Les rares visites sont parfois négatives, comme celle de la famille de Börje, visite qui inspire au narrateur la pensée que "si on n'est plus aimé, il ne sert à rien de continuer à aimer soi-même, le froid s'insinue en vous et le temps s'arrête. On est déjà mort, pour l'essentiel", mais plus intéressantes sont celles des pasteurs, et aussi de Georg le bibliothécaire qui fournit au narrateur, sur sa demande, de nombreux ouvrages qui traitent du sujet de la mort, des livres des morts tibétain et égyptien à La montagne magique... Mais surtout les infirmières sont là, Birgit, tendre et douce, et Angela, dont la beauté les fait encore rêver. Le moribond finit par mourir. Börje et Harry décident d'en finir ensemble, avec la complicité d'Angela. Et, resté seul, le narrateur se retrouve envoyé dans une chambre particulière, surnommée "l'antichambre de la mort". Il y a l'occasion d'approfondir ses réflexions sur la vie : "la personnalité se forme et se fixe dans le perpétuel va-et-vient ou dialogue muet entre le moi et la conscience – de façon inarticulée chez l'enfant en bas âge et aussi, au bout du compte, chez l'être humain qui va mourir", sur la solitude, qui "est une sorte d'anesthésique auquel on finit par prendre goût et il est plus facile pour un vieux solitaire de faire face à l'infini silencieux de l'espace, d'en avoir peur et d'aller s'y perdre, comme nous devrons tous le faire un jour ou l'autre." Et surtout sur un épisode crucial de sa vie. Il a dans sa jeunesse assisté à un meurtre, et est resté complètement passif. "Bref, lorsque, il y a cinquante ans de cela, j'ai assisté à cet événement sans faire quoi que ce soit, je suis devenu une chose à mes propres yeux", conclut-il, phrase qui m'a beaucoup frappé, car j'ai aussi vécu un événement qui m'a chosifié. Chemin faisant, à chaque courte veille succédant à des états d'endormissement et d'inconscience dus à la morphine, il s'interroge sur l'euthanasie, le suicide assisté, la technicité des soins palliatifs, la présence dans l'hôpital d'un médecin thanatologue, et le fait de constater vouloir malgré tout continuer à vivre jusqu'au bout sa rencontre avec la mort.

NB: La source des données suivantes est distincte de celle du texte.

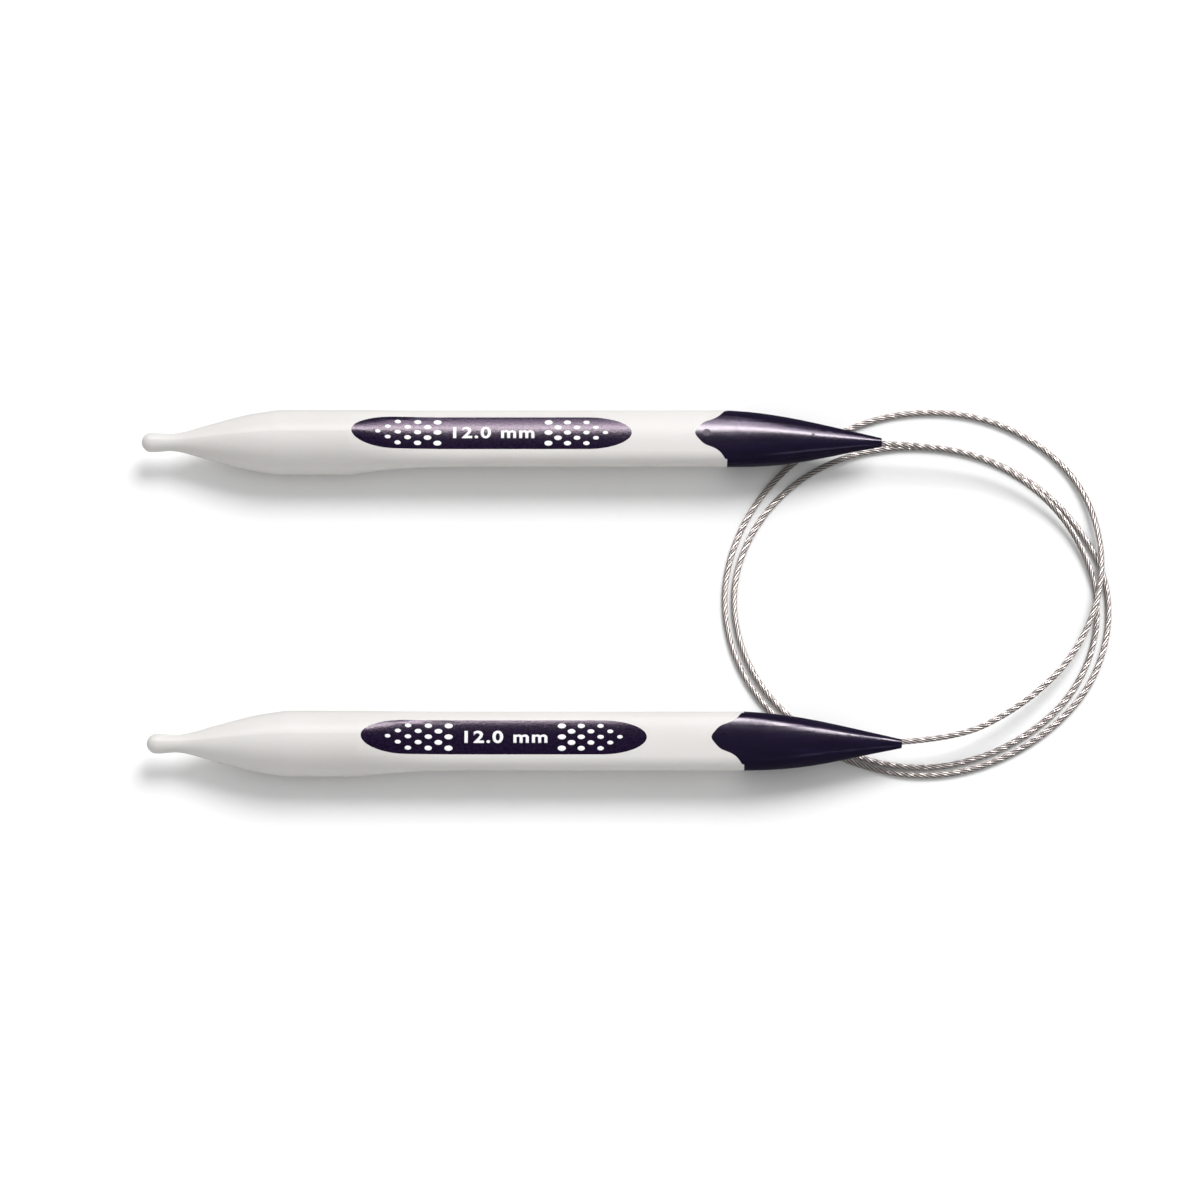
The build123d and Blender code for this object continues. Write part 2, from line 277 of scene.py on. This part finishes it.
def floor_paper():
    """Plain white floor."""
    m = Material("floor_paper", IOR=1.4)
    m.link(m.ramp(m.noise(60 * MM, 2), (0.3, (0.885, 0.885, 0.885)), (0.7, (0.9, 0.9, 0.9))),
           m.shader.inputs["Base Color"])
    m.shader.inputs["Roughness"].default_value = 0.9
    m.shader.inputs["Specular IOR Level"].default_value = 0.1
    return m.made


def new_piece(name, mesh, material, body):
    """A mesh as an object with one material that rides on a CAD body."""
    piece = bpy.data.objects.new(name, mesh)
    bpy.context.scene.collection.objects.link(piece)
    piece.data.materials.clear()
    piece.data.materials.append(material)
    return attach(piece, body)


# Camera

def place_camera():
    data = bpy.data.cameras.new("camera")
    data.lens = LENS_MM
    data.sensor_width = SENSOR_MM
    data.clip_start = 0.01
    camera = bpy.data.objects.new("camera", data)
    bpy.context.scene.collection.objects.link(camera)
    back = Vector((0, -cos(CAMERA_ELEVATION), sin(CAMERA_ELEVATION)))
    camera.location = CAMERA_TARGET + back * CAMERA_DISTANCE
    camera.rotation_euler = (-back).to_track_quat("-Z", "Y").to_euler()
    bpy.context.scene.camera = camera


# Rope

def route_points():
    """The route's control points, from inside nose a's ferrule to inside nose b's."""
    inside, outside = Vector((CABLE_INSIDE, 0, 0)), Vector((EXIT_RUN, 0, 0))
    middle = (NOSES["a"].x + NOSES["b"].x) / 2
    centre = Vector((middle + LOOP_AHEAD, LOOP_ASIDE, 0))
    points = [NOSES["a"] - inside, NOSES["a"] + outside]
    for number, (radius, height) in enumerate(STATIONS):
        angle = radians(FIRST_ANGLE + STATION_STEP * number)
        points.append(centre + Vector((radius * cos(angle), radius * sin(angle), height)) * MM)
    return points + [NOSES["b"] + outside, NOSES["b"] - inside]


def smooth_route():
    """Points along the NURBS spline that has the route's points as its control points."""
    curve = bpy.data.curves.new("rope_route", "CURVE")
    curve.dimensions = "3D"
    curve.resolution_u = ROUTE_RESOLUTION
    points = route_points()
    spline = curve.splines.new("NURBS")
    spline.points.add(len(points) - 1)
    for control, point in zip(spline.points, points):
        control.co = (*point, 1)
    spline.order_u = 3
    spline.use_endpoint_u = True
    route = bpy.data.objects.new("rope_route", curve)
    mesh = bpy.data.meshes.new_from_object(route)
    line = np.array([vertex.co for vertex in mesh.vertices])
    bpy.data.objects.remove(route)
    bpy.data.meshes.remove(mesh)
    return line


def transported(line):
    """Lengths, tangents, normals and binormals along a line, turning as little as they can."""
    steps = np.linalg.norm(np.diff(line, axis=0), axis=1)
    lengths = np.concatenate([[0], np.cumsum(steps)])
    tangents = np.gradient(line, lengths, axis=0)
    tangents /= np.linalg.norm(tangents, axis=1)[:, None]
    normal = np.array((0.0, 0.0, 1.0))
    normals = []
    for tangent in tangents:
        normal = normal - tangent * (normal @ tangent)
        normal /= np.linalg.norm(normal)
        normals.append(normal)
    normals = np.array(normals)
    return lengths, tangents, normals, np.cross(tangents, normals)


def tube(rings, uvs):
    """Vertices, faces and UVs of a tube: rings is an array of ring, side and coordinate."""
    count, sides, _ = rings.shape
    ring, side = np.meshgrid(np.arange(count - 1), np.arange(sides), indexing="ij")
    after = (side + 1) % sides
    quads = np.stack([ring * sides + side, ring * sides + after,
                      (ring + 1) * sides + after, (ring + 1) * sides + side], axis=-1)
    along = np.stack([uvs[ring], uvs[ring], uvs[ring + 1], uvs[ring + 1]], axis=-1)
    around = np.stack([side, side + 1, side + 1, side], axis=-1) / sides
    faces = [quad.tolist() for quad in quads.reshape(-1, 4)]
    corners = np.stack([along, around], axis=-1).reshape(-1, 2)
    return rings.reshape(-1, 3), faces, corners


def rope_mesh(line):
    """Six strands laid right-handed about a core, each a tube of its own."""
    lengths, tangents, normals, binormals = transported(line)
    vertices, faces, corners = [], [], []
    for strand in range(-1, STRANDS):
        laid = 0 if strand < 0 else 2 * STRAND_R
        turn = 2 * pi * (lengths / ROPE_LAY + strand / STRANDS)
        out = normals * np.cos(turn)[:, None] + binormals * np.sin(turn)[:, None]
        sideways = np.cross(tangents, out)
        heading = tangents + sideways * (2 * pi * laid / ROPE_LAY)
        heading /= np.linalg.norm(heading, axis=1)[:, None]
        flank = np.cross(heading, out)
        around = 2 * pi * np.arange(STRAND_SIDES) / STRAND_SIDES
        rings = (line + out * laid)[:, None] + STRAND_R * (
            out[:, None] * np.cos(around)[None, :, None]
            + flank[:, None] * np.sin(around)[None, :, None])
        points, quads, uvs = tube(rings, lengths / WIRE_LAY)
        start = sum(len(part) for part in vertices)
        last = start + len(points) - STRAND_SIDES
        faces += [[start + corner for corner in quad] for quad in quads]
        faces.append(list(range(start + STRAND_SIDES - 1, start - 1, -1)))
        faces.append(list(range(last, last + STRAND_SIDES)))
        vertices.append(points)
        corners += [uvs, np.zeros((2 * STRAND_SIDES, 2))]
    mesh = bpy.data.meshes.new("cable_rope")
    mesh.from_pydata(np.concatenate(vertices).tolist(), [], faces)
    layer = mesh.uv_layers.new(name="UVMap")
    layer.data.foreach_set("uv", np.concatenate(corners).astype(np.float32).ravel())
    mesh.polygons.foreach_set("use_smooth", [len(face) == 4 for face in faces])
    return mesh


def make_rope():
    line = smooth_route()
    rope = new_piece("cable_rope", rope_mesh(line), wire_steel(), "cord")
    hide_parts("cable")


# Label print

def label_surface(side):
    """A function that puts a place on the label, along and across it, on its surface."""
    label = frame["nodes"][f"grip_label_{side}"]
    tree = BVHTree.FromPolygons([vertex.co for vertex in label.data.vertices],
                                [polygon.vertices for polygon in label.data.polygons])
    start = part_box(f"grip_label_{side}")[0].x
    turned = radians(ROLL[side])
    over, away = Vector((0, cos(turned), sin(turned))), Vector((0, -sin(turned), cos(turned)))

    def put(along, across, lift):
        place = Vector((start + along, NOSES[side].y, NOSES[side].z)) + over * across
        hit, *_ = tree.ray_cast(place + away * 2 * NOSES[side].z, -away)
        return hit + away * lift

    return put


def make_dots(side, put, ink):
    """The two groups of dots, growing towards the label's middle."""
    low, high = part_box(f"grip_label_{side}")
    made = bmesh.new()
    for group in (1, -1):
        for number, rows in enumerate(DOT_COLUMNS):
            share = number / (len(DOT_COLUMNS) - 1)
            width, height = (a + (b - a) * share for a, b in zip(*DOT_SIZES))
            along = DOT_FIRST + DOT_PITCHES[group] * number
            along = along if group > 0 else high.x - low.x - along
            for row in range(rows):
                across = DOT_ROW_PITCH * (2 * row - rows + 1)
                add_dot(made, put, along, across, width / 2, height / 2)
    mesh = bpy.data.meshes.new(f"label_dots_{side}")
    made.to_mesh(mesh)
    made.free()
    return new_piece(mesh.name, mesh, ink, f"needle_{side}")


def add_dot(made, put, along, across, half_width, half_height):
    """One slightly domed ellipse of ink with its edge let into the label."""
    middle = made.verts.new(put(along, across, PRINT_LIFT))
    loops = []
    for share, lift in DOT_RINGS:
        loops.append([])
        for step in range(DOT_SIDES):
            angle = 2 * pi * step / DOT_SIDES
            place = put(along + half_width * share * cos(angle),
                        across + half_height * share * sin(angle), lift)
            loops[-1].append(made.verts.new(place))
    for step in range(DOT_SIDES):
        after = (step + 1) % DOT_SIDES
        made.faces.new((middle, loops[0][step], loops[0][after])).smooth = True
        for inner, outer in zip(loops, loops[1:]):
            face = made.faces.new((inner[step], outer[step], outer[after], inner[after]))
            face.smooth = True


def make_size_mark(side, put, ink):
    """The knitting size in plain letters, its mesh fine enough to follow the label."""
    data = bpy.data.curves.new(f"label_size_{side}", "FONT")
    data.body = SIZE_TEXT
    data.align_x = "CENTER"
    data.align_y = "CENTER"
    data.offset = SIZE_BOLD
    data.space_character = SIZE_SPACING
    text = bpy.data.objects.new(data.name, data)
    flat = bpy.data.meshes.new_from_object(text)
    bpy.data.objects.remove(text)
    made = bmesh.new()
    made.from_mesh(flat)
    places = np.array([vertex.co for vertex in made.verts])
    low, high = places.min(axis=0), places.max(axis=0)
    scales = SIZE_WIDTH / (high[0] - low[0]), SIZE_HEIGHT / (high[1] - low[1])
    for vertex, place in zip(made.verts, places - (low + high) / 2):
        vertex.co = (place[0] * scales[0], place[1] * scales[1], 0)
    bmesh.ops.triangulate(made, faces=made.faces)
    for _ in range(TEXT_CUTS):
        long_edges = [edge for edge in made.edges if edge.calc_length() > TEXT_EDGE]
        bmesh.ops.subdivide_edges(made, edges=long_edges, cuts=1)
        bmesh.ops.triangulate(made, faces=made.faces)
    sides = bmesh.ops.extrude_face_region(made, geom=made.faces)["geom"]
    raised = {item for item in sides if isinstance(item, bmesh.types.BMVert)}
    for vertex in made.verts:
        lift = PRINT_LIFT if vertex in raised else -PRINT_ROOT
        vertex.co = put(SIZE_MIDDLE + vertex.co.x, vertex.co.y, lift)
    bmesh.ops.recalc_face_normals(made, faces=made.faces)
    mesh = bpy.data.meshes.new(data.name)
    made.to_mesh(mesh)
    made.free()
    return new_piece(mesh.name, mesh, ink, f"needle_{side}")


# CAD nodes

def dress_nodes():
    """Give every shown CAD node its own finish."""
    finishes = {
        "shaft": white_plastic(), "grip_label": violet_film(), "end_cap": dark_plastic(),
        "retaining_plug": plug_plastic(), "cable_ferrule": sleeve_steel(),
    }
    for name, node in frame["nodes"].items():
        finish = finishes.get(name.rsplit("_", 1)[0])
        if finish:
            for slot in node.material_slots:
                slot.material = finish


# Studio

def make_floor():
    mesh = bpy.data.meshes.new("floor")
    corners = [(FLOOR_HALF * x, FLOOR_HALF * y, 0) for x, y in ((-1, -1), (1, -1), (1, 1), (-1, 1))]
    mesh.from_pydata(corners, [], [(0, 1, 2, 3)])
    floor = bpy.data.objects.new("floor", mesh)
    bpy.context.scene.collection.objects.link(floor)
    mesh.materials.append(floor_paper())
    floor.visible_glossy = False


def make_light(kind, name, towards, **values):
    """A light at a place that shines towards the origin."""
    data = bpy.data.lights.new(name, kind)
    for key, value in values.items():
        setattr(data, key, value)
    light = bpy.data.objects.new(name, data)
    bpy.context.scene.collection.objects.link(light)
    light.location = towards
    light.rotation_euler = towards.to_track_quat("Z", "Y").to_euler()
    return light


def make_strip(name, elevation, x, length, width, radiance, colour):
    """A strip along X, seen from the origin at an elevation over +Y, in glossy surfaces only."""
    away = Vector((0, cos(radians(elevation)), sin(radians(elevation)))) * STRIP_DISTANCE
    strip = make_light("AREA", name, away, shape="RECTANGLE", size=length, size_y=width,
                       energy=radiance * pi * length * width, color=colour)
    strip.location.x = x
    strip.visible_diffuse = False
    strip.visible_camera = False


def make_lights():
    world = bpy.data.worlds.new("studio")
    world.use_nodes = True
    set_sockets(world.node_tree.nodes["Background"], Color=(0.97, 0.98, 1.0, 1), Strength=0.1)
    bpy.context.scene.world = world
    key = make_light("SUN", "key", KEY_TOWARDS, energy=2.3, angle=radians(32))
    fill = make_light("SUN", "fill", Vector((0, 0, 1)), energy=1.65, angle=radians(150))
    for sun in (key, fill):
        sun.visible_glossy = False
    make_strip("streak", 55.2, 0.15, STRIP_LENGTH, 0.063, 34.0, (1.0, 0.97, 0.95))
    make_strip("streak_edge", 48, 0.15, STRIP_LENGTH, 0.084, 8.0, (0.95, 0.85, 1.0))
    make_strip("glow", 146, 0.5, 0.5, 0.12, 1.1, (0.7, 0.75, 1.0))
    bpy.context.scene.view_settings.view_transform = "Standard"


place_camera()
make_rope()
ink = print_ink()
for side in SIDES:
    put = label_surface(side)
    make_dots(side, put, ink)
    make_size_mark(side, put, ink)
dress_nodes()
make_floor()
make_lights()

"Et l'on dit en effet que le sage vit autant qu'il le doit et non autant qu'il le peut. Le meilleur cadeau que la Nature ait pu nous faire, et qui nous ôte toute raison de nous plaindre de notre condition, c'est de nous avoir laissé la clef des champs ; elle n'a mis qu'une seule entrée à la vie, mais cent mille façons d'en sortir", nous dit Montaigne, dans Les Essais (II, 3, 4). Le narrateur choisit ici d'aller jusqu'au bout, sans se plaindre, même s'il a pu constater comme la poétesse Edith Södergran que la douleur "nous offre tous les gros lots de la vie : l'amour, la solitude et la face de la mort."
Au moment où va bientôt sortir le maître-film de Haneke, Amour, la lecture de ce roman extraordinaire fait réfléchir. Un des plus beaux romans que j'ai lus. À placer aux côtés de La mort d'Ivan Illitch de Tolstoï, c'est-à-dire très haut.